The first instance of love that you encountered was in your kindergarten.

When your seventh-grade boyfriend (lol) asked you out through a friend of a friend of a friend, you agreed to the idea of having someone you would fall for without thinking about what that would entail. When he broke up with you, you ended up listening to the same four songs your phone’s memory could handle then, trying to soak up the idea of your first heartbreak.

Years passed, and people changed. You kept falling in and out of love as the idea of love changed its shapes and forms. Now it wasn’t meeting at the end of your school’s corridor in lunch breaks. It wasn’t piling up recharge coupons under the newspaper of your book rack anymore.

It wasn’t typing ‘Don’t Reply’ messages because you used your mother’s phone to text. It wasn’t scribbling your name together on the last page of your notebook. It wasn’t saving up your pocket money for a month to be able to afford their favourite chocolate.

Love was the girl you found on Bumble. Love was being awake till 4 in the night, not just because you are an insomniac but also because you wanted to know the other person’s favourite colour. Love was the cab ride you shared with that stranger you met at the coffee shop.

Love changed its forms. It changed you. Love wasn’t all rosy. It wasn’t all romantic. It wasn’t all about having that one person for eternity. Love wasn’t fate. It was the effort. Love wasn’t promised. It was the will to keep them. Love wasn’t standing in the face of adversity. Sometimes, it was just crumbling as adversity stared right into your eyes.

Love was retracting into a cocoon while curling inside your blanket and bawling your eyes out because you were not on the same page. You never would be. Love turned into shifting boundaries, over and over and over again. Love became creating boundaries, once and for the time to come.
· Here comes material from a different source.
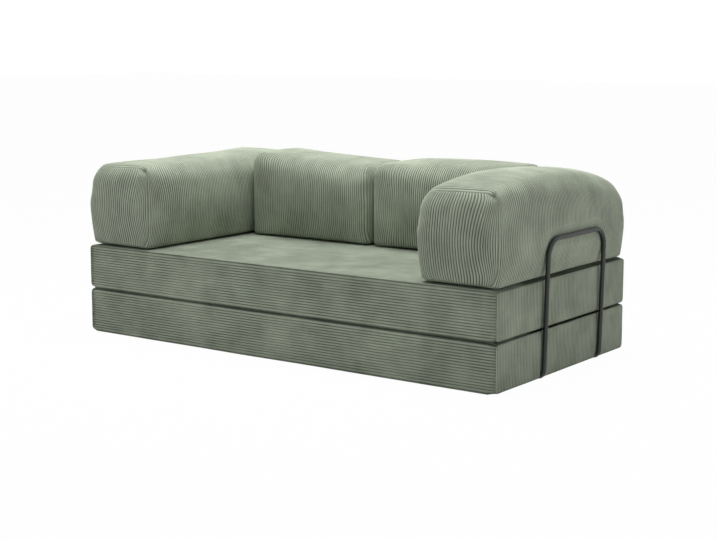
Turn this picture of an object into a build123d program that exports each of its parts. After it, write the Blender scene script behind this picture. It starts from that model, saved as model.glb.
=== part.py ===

Love wasn’t perfect. Love couldn’t stand the test of time. Sometimes, love did.

Love changed its forms. It changed you.

You never pictured love like this. But love was ugly. Love makes you want to hold on to itself while losing hold of yourself. Love was shutting your eyes in the middle of the night, convincing yourself that what you felt was not okay.

Love was talking to yourself for hours, thinking you were at peace and lashing out the very next day because you didn’t know what to do with the love that was within yourself when it wasn’t supposed to be. Love was wanting to take care but not being able to. Love was being taken care of, but not sure if you deserved it.

Love was respecting boundaries. Love was understanding. Love was the idea of not diluting the other forms of love because it existed in many forms. Love became acceptance. Love was hopelessness. Love was the coming back of hope. Love was platonic. Love realised how narrow and how vast it could be.

You would wake up to RD Burman and Sonu Nigam on the radio. You would jump out of bed to listen to Atif Aslam and Enrique on MTV. You transitioned to listening to Adele right before your school bus came. They told you that love looked like different things. This was one part of your world.

You transitioned to listening to Adele right before your school bus came.

Love was a hush-hush word. Love was criminal. Love led to the neighbour’s daughter being married forcefully because she fell in love against her family’s wishes. Love led to your school senior being taken back to her hometown, for she fell in love with someone from a different religion.

Love made your college friend be estranged from her parents because how dare she fall in love? Love was lost when it had been found. Love was not allowed to be around. Love wasn’t loved if you found it in a person of different caste, class, gender, or religion.

Love was choosing between people you love. Love was choosing yourself. Love was, and love is.